To their credit, they have this hatred for the Catholic Church (or “Romanism,” as you will hear) because they believe it is leading people away from Jesus and the Gospel. And good for them! If I believed that some church or denomination was doing that, I would oppose it too–perhaps not using their same vitriol and methods–but I would not want people to follow those beliefs.
The vitriol stems largely from the second point: Under Reformed Protestantism, God has predestined the elect to salvation and the reprobate to damnation. Being a faithful Catholic therefore means, practically by definition, that you are a reprobate. And here’s the kicker: if you are one of the reprobate, many of the passages from the Gospel on forgiving your brother and helping him do not apply (at least as they interpret them). Once you cross the Tiber, you are anathema and damned.
The third point is subjective and its degree varies with every person. Realize that Calvin’s version of Protestantism led to the desecration of Catholic churches, the smashing of beautiful statues, and the whitewashing of ancient, sacred paintings and images. Given this legacy, is it any wonder that many Calvinists today have a gut reaction against the Catholic Church, with her incense and bells and stained glass and statuary? (Recall this scene from the Matrix–“it’s the smell!”)
The Consequences of Their Beliefs
Unsurprisingly then, when a Catholic is engaging in dialogue with (this kind of) Reformed Protestant, there is no parity in the discussion.
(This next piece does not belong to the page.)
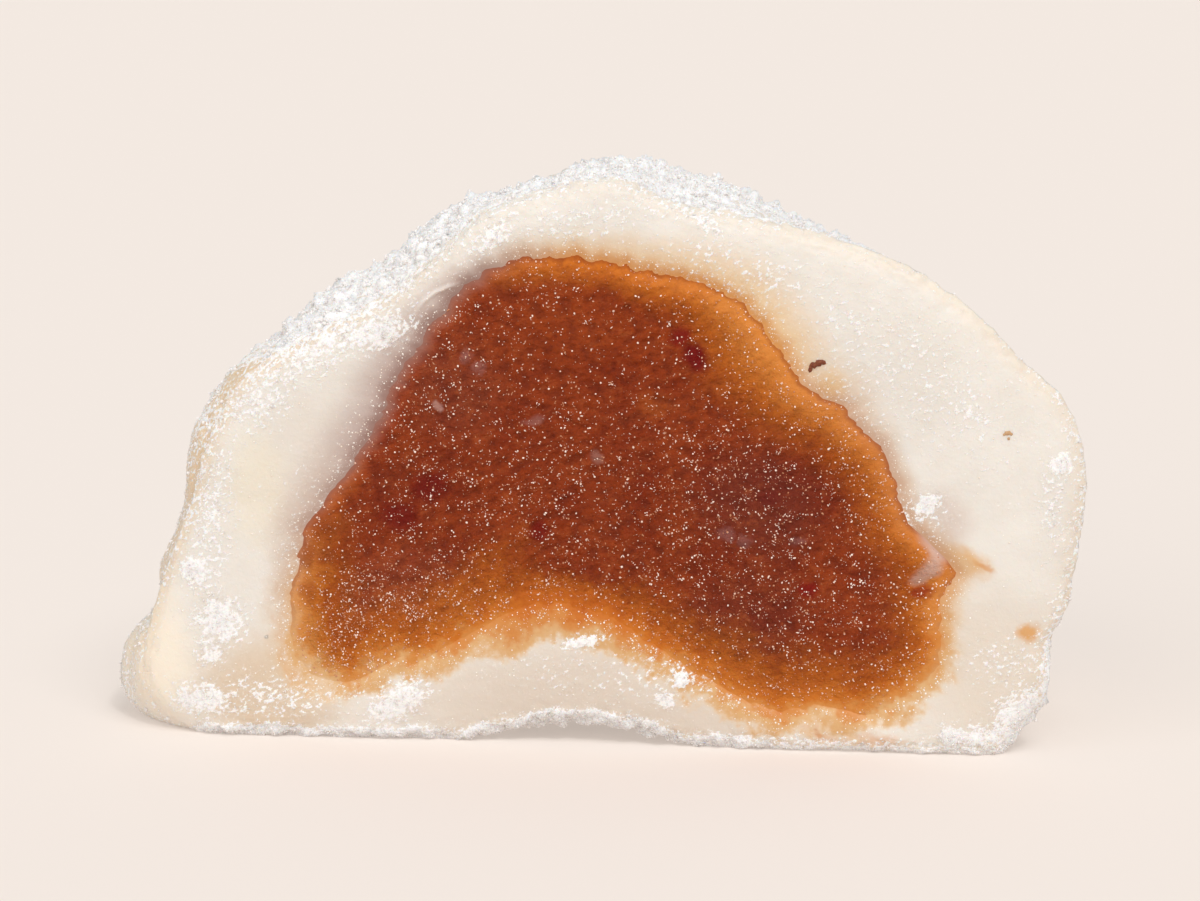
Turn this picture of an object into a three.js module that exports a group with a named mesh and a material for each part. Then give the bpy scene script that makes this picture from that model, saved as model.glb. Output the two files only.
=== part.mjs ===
// Half of a round rice cake filled with sweet bean paste, as the knife left it: the cut faces the front,
// the cake stands on the flat side it was shaped on, and the dough closes round the filling at the back.
// Millimetres, +Z up. X runs along the cut, the cut looks towards -Y, and the dough swells towards +Y.

import * as THREE from "three";
import { ParametricGeometry } from "three/addons/geometries/ParametricGeometry.js";

// Driving sizes
const CAKE_DEPTH = 26; // from the cut to the back of the dough
const PASTE_DEPTH = 18.5; // from the cut to the back of the filling
const FIT_GAP = 0.3; // clear space between the dough and the filling
const RIM_ROUNDING = 0.6; // how far the dough's rim turns back from the cut
const FACE_PUFF = 0.35; // how far the soft dough swells out of the cut
const PASTE_CROWN = 0.3; // how far the middle of the filling stands out of the cut
const PASTE_SINK = 0.25; // how far the filling's edge lies behind the cut
const RIM_SHARE = 0.07; // the part of the dough's width over which its rim turns back
const EDGE_SINKS_LATE = 4; // the higher, the closer to the filling's edge the surface sinks

// The cut, seen from the front, is measured along spokes that leave one point, the heart, every 15 degrees.
// The first spoke points to the right, and they go round anticlockwise.
const HEART = { x: 0.7, z: 18.1 };
const SKIN_REACH = [
  26.8, 23.2, 20.1, 17.0, 15.0, 14.1, 15.1, 14.9, 15.0, 14.6, 15.6, 19.2,
  23.3, 26.8, 31.6, 27.6, 22.2, 19.6, 18.7, 19.6, 22.0, 28.0, 28.9, 27.5,
];
const PASTE_REACH = [
  15.2, 11.8, 11.0, 11.0, 10.5, 10.1, 10.2, 10.9, 12.0, 12.2, 12.3, 12.9,
  14.0, 17.4, 21.7, 21.0, 11.9, 10.2, 10.5, 13.1, 18.0, 22.1, 21.8, 17.6,
];

// Uneven places, each as [spoke angle in degrees, spread in degrees, millimetres outwards]
const PASTE_EARS = [
  [340, 3.5, 2.0], // the corner that the filling pushes into the dough on the right
  [325, 4, 0.5],
  [308, 4, -0.8],
  [227, 2.5, -1.9], // where the dough climbs into the filling beside the left foot
  [217, 4, 0.7], // the left foot of the filling
  [198, 4, 0.6],
  [10, 3, 0.6],
];
const SKIN_EARS = [
  [336, 3.5, -0.8], // the notch low on the right
  [172, 5, 0.6],
  [189, 6, -0.5],
  [6.5, 4, 0.5],
];
const SKIN_EARS_DEPTH = 7; // how far back those of the dough fade
const PINCHED_IN_AT_THE_CUT = [
  [209, 15, 2.4], // the left foot
  [181, 16, 1.5], // the left flank
  [152, 14, 1.1], // the left shoulder
  [128, 12, 0.6],
  [20, 34, -1.3], // the right shoulder, which falls away behind the cut
  [300, 30, -0.4],
];
const PINCH_DEPTH = 5; // how far behind the cut the dough is widest again

// Folds that stand up from the outside, as the dough was gathered by hand
const FOLDS = [
  { angle: 70, depth: 5.5, across: 4.4, along: 3.6, height: 1.5 },
  { angle: 95, depth: 4.5, across: 4.0, along: 3.0, height: 0.5 },
  { angle: 136, depth: 4.8, across: 2.8, along: 3.0, height: 1.1 },
  { angle: 155, depth: 4.6, across: 2.6, along: 3.2, height: 0.9 },
  { angle: 104, depth: 15, across: 7, along: 3.0, height: 0.8 },
  { angle: 45, depth: 13, across: 3.5, along: 6, height: 0.7 },
  { angle: 172, depth: 14, across: 4, along: 5, height: 0.7 },
  { angle: 8, depth: 15, across: 4, along: 5, height: 0.6 },
];

// The underside lies flat, but for a low arch under the cut
const ARCH = { x: -1.3, halfWidth: 8, height: 1.3, depth: 9 };

// How the two bodies close towards the back: the point they close on, and how squarely they turn in,
// where 2 is an ellipse and more is squarer
const SKIN_BACK = { x: 0.3, z: 12.5, square: 2.2, squareUnder: 5 };
const PASTE_BACK = { x: 0.8, z: 14.5, square: 2.3, squareUnder: 2.8 };
const UNDERSIDE_EASE = 2; // how late, going down the sides, the squarer underside begins

// How finely the surfaces are divided
const SPOKES = 90;
const SKIN_RINGS = 20;
const FACE_RINGS = 4;
const CAVITY_RINGS = 11;
const PASTE_FACE_RINGS = 6;
const PASTE_WALL_RINGS = 11;
const RIM_CROWDING = 1.6; // more than 1 draws the rings of the cut towards the outer rim

const FULL_TURN = 360;
const QUARTER = Math.PI / 2;

// A smooth closed line through the ends of the spokes
function edgeCurve(reaches) {
  const ends = reaches.map((reach, i) => {
    const angle = (i / reaches.length) * 2 * Math.PI;
    return new THREE.Vector3(Math.cos(angle) * reach, 0, Math.sin(angle) * reach);
  });
  return new THREE.CatmullRomCurve3(ends, true, "catmullrom", 0.5);
}

const skinEdge = edgeCurve(SKIN_REACH);
const pasteEdge = edgeCurve(PASTE_REACH);

function turnBetween(a, b) {
  const turn = (((a - b) % FULL_TURN) + FULL_TURN) % FULL_TURN;
  return Math.min(turn, FULL_TURN - turn);
}

function swell(places, angle) {
  return places.reduce(
    (sum, [at, spread, out]) => sum + out * Math.exp(-((turnBetween(angle, at) / spread) ** 2)),
    0,
  );
}

// How much of its width a body keeps at a share of its depth. It turns from the squareness above to the
// squareness below over the whole half turn, so that no edge shows between the two.
function widthKept(back, share, angle) {
  const below = (1 - Math.sin((angle * Math.PI) / 180)) / 2;
  const square = THREE.MathUtils.lerp(back.square, back.squareUnder, below ** UNDERSIDE_EASE);
  return Math.max(0, 1 - share ** square) ** (1 / square);
}

function floorUnder(x, depth) {
  const fromPeak = Math.hypot((x - ARCH.x) / ARCH.halfWidth, depth / ARCH.depth);
  return ARCH.height * Math.max(0, 1 - fromPeak ** 2) ** 2;
}

function foldHeight(angle, reach, depth) {
  return FOLDS.reduce((sum, fold) => {
    const across = ((turnBetween(angle, fold.angle) * Math.PI) / 180) * reach;
    const along = depth - fold.depth;
    return sum + fold.height * Math.exp(-((across / fold.across) ** 2) - (along / fold.along) ** 2);
  }, 0);
}

// The outside of the dough: u goes round the cut, and turn from 0 at the rim to 1 at the back
function skinPoint(u, turn, target) {
  const angle = u * FULL_TURN;
  const share = Math.sin(turn * QUARTER);
  const depth = CAKE_DEPTH * share;
  const kept = widthKept(SKIN_BACK, share, angle);
  const edge = skinEdge.getPoint(u % 1);
  const reach = edge.length();
  const pinch = (depth / PINCH_DEPTH) * Math.exp(1 - depth / PINCH_DEPTH);
  const ears = swell(SKIN_EARS, angle) * Math.exp(-((depth / SKIN_EARS_DEPTH) ** 2));
  const out = ears + swell(PINCHED_IN_AT_THE_CUT, angle) * pinch + foldHeight(angle, reach * kept, depth);
  const scale = kept * (1 + out / reach);
  const x = THREE.MathUtils.lerp(HEART.x, SKIN_BACK.x, share ** 2) + edge.x * scale;
  const z = THREE.MathUtils.lerp(HEART.z, SKIN_BACK.z, share ** 2) + edge.z * scale;
  const rim = RIM_ROUNDING * (1 - share);
  return target.set(x, depth + rim, Math.max(z, floorUnder(x, depth)));
}

// The wall of the filling, or of the hollow it lies in when it is grown by the gap
function pastePoint(u, turn, grow, target) {
  const angle = u * FULL_TURN;
  const share = Math.sin(turn * QUARTER);
  const kept = widthKept(PASTE_BACK, share, angle);
  const edge = pasteEdge.getPoint(u % 1);
  const reach = edge.length();
  const scale = (kept * (reach + swell(PASTE_EARS, angle) + grow)) / reach;
  const x = THREE.MathUtils.lerp(HEART.x, PASTE_BACK.x, share ** 2) + edge.x * scale;
  const z = THREE.MathUtils.lerp(HEART.z, PASTE_BACK.z, share ** 2) + edge.z * scale;
  return target.set(x, PASTE_SINK + (PASTE_DEPTH + grow - PASTE_SINK) * share, z);
}

// The cut through the dough: across runs from 0 at the outer rim to 1 at the filling
const outerRim = new THREE.Vector3();
function cutPoint(u, across, target) {
  skinPoint(u, 0, outerRim);
  pastePoint(u, 0, FIT_GAP, target);
  target.lerp(outerRim, 1 - across);
  const turnedBack = RIM_ROUNDING * Math.exp(-across / RIM_SHARE);
  const puffedOut = FACE_PUFF * Math.sin(Math.PI * across);
  target.y = turnedBack - puffedOut + PASTE_SINK * across ** EDGE_SINKS_LATE;
  return target;
}

// One closed surface: from the back pole over the outside, across the cut, and into the hollow
function riceDoughSurface() {
  const stacks = SKIN_RINGS + FACE_RINGS + CAVITY_RINGS;
  return new ParametricGeometry(
    (u, v, target) => {
      const ring = v * stacks;
      if (ring <= SKIN_RINGS) return skinPoint(u, 1 - ring / SKIN_RINGS, target);
      const face = (ring - SKIN_RINGS) / FACE_RINGS;
      if (face <= 1) return cutPoint(u, face ** RIM_CROWDING, target);
      return pastePoint(u, (face - 1) * (FACE_RINGS / CAVITY_RINGS), FIT_GAP, target);
    },
    SPOKES,
    stacks,
  );
}

// One closed surface: from the back pole along the wall, and across the cut to the heart
function beanPasteSurface() {
  const stacks = PASTE_WALL_RINGS + PASTE_FACE_RINGS;
  return new ParametricGeometry(
    (u, v, target) => {
      const ring = v * stacks;
      if (ring < PASTE_WALL_RINGS) return pastePoint(u, 1 - ring / PASTE_WALL_RINGS, 0, target);
      const out = 1 - (ring - PASTE_WALL_RINGS) / PASTE_FACE_RINGS;
      pastePoint(u, 0, 0, target);
      target.x = THREE.MathUtils.lerp(HEART.x, target.x, out);
      target.z = THREE.MathUtils.lerp(HEART.z, target.z, out);
      target.y = PASTE_SINK * out ** EDGE_SINKS_LATE - PASTE_CROWN * (1 - out ** 2);
      return target;
    },
    SPOKES,
    stacks,
  );
}

function riceDough() {
  const material = new THREE.MeshStandardMaterial({ color: 0xece0cf, roughness: 0.55, metalness: 0 });
  const mesh = new THREE.Mesh(riceDoughSurface(), material);
  mesh.name = "rice_dough";
  return mesh;
}

function beanPaste() {
  const material = new THREE.MeshStandardMaterial({ color: 0x8b4128, roughness: 0.4, metalness: 0 });
  const mesh = new THREE.Mesh(beanPasteSurface(), material);
  mesh.name = "bean_paste";
  return mesh;
}

const halfCake = new THREE.Group();
halfCake.add(riceDough(), beanPaste());

// The origin lies on the table, under the middle of the cake
const box = new THREE.Box3().setFromObject(halfCake);
const middle = box.getCenter(new THREE.Vector3());
halfCake.position.set(-middle.x, -middle.y, -box.min.z);

export default halfCake;
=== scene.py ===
# %% [markdown]
# # Half of a filled rice cake
# Steamed rice dough was closed round a core of sweet bean paste, dusted with starch and cut through the
# middle. The knife left two soft bodies that stick together: a warm white one that light sinks into, and a
# reddish brown one that glistens. The looks live in three layers: the large form, the relief that the knife
# and the hands left, and the loose starch and moisture on top. Each layer gets its own step below.

# %% Load the frame
import math

import bmesh
import bpy
import numpy as np
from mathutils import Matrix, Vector, kdtree, noise


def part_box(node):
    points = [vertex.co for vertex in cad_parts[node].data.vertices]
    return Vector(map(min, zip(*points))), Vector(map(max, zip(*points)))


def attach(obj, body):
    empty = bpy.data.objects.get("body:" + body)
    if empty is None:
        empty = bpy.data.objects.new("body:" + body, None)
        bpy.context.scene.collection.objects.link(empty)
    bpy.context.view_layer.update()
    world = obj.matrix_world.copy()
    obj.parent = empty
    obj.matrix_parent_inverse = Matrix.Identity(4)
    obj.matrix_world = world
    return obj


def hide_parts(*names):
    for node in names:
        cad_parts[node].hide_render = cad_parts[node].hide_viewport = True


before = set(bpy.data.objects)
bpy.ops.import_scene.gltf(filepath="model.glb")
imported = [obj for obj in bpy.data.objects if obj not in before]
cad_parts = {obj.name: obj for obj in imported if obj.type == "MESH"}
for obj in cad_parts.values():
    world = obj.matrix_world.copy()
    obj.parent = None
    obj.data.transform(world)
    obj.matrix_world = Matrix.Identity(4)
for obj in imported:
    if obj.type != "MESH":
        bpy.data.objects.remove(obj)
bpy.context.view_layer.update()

# %% [markdown]
# ## The camera
# The picture was taken with a long lens, a little above the table and a little to the right, so the cut's
# right end hangs lower in the frame. All places on the cut are given in cake millimetres: x runs along the
# cut, y from the cut into the cake, and z up from the table.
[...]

One side thinks the other is a Christian who is doing his best to follow Jesus, and the other side thinks he is talking to a wicked and damned creature.
A blindness thus arises that clouds their hearts and minds, making it incredibly difficult for them to see the Catholic Church for what she truly is, and even to objectively weigh the arguments for and against her. This is not all Protestants, but many. It becomes a case where the disdain and revulsion takes on a life of its own, and no acts of love or courage or faithfulness on the part of Catholics can overcome it. Only God can. Consider Victor Hugo’s Les Miserables where Inspector Javert cannot believe that Jean Valjean–whom he classes as one of the reprobate–could possibly have repented and become a good man:
Even when proof of heroic virtue is shown, it cannot be accepted as coming from God. It must be evil masquerading as good, because Romanism is a false religion.
Only God can move hearts. We must pray for our Protestant brothers and sisters, and thankfully, most do not hate the Catholic Church (or Catholics). More and more, Protestants are able to access accurate information on the Church and judge for themselves whether she is the anti-Christ that they were taught growing up. But there is still a sizable contingent of Protestants whose disgust with the Church seems implacable. They need our prayers and, if possible, our reasoned, charitable dialogue.
Let us continue to pray that Christ will unite us in the fullness of the truth!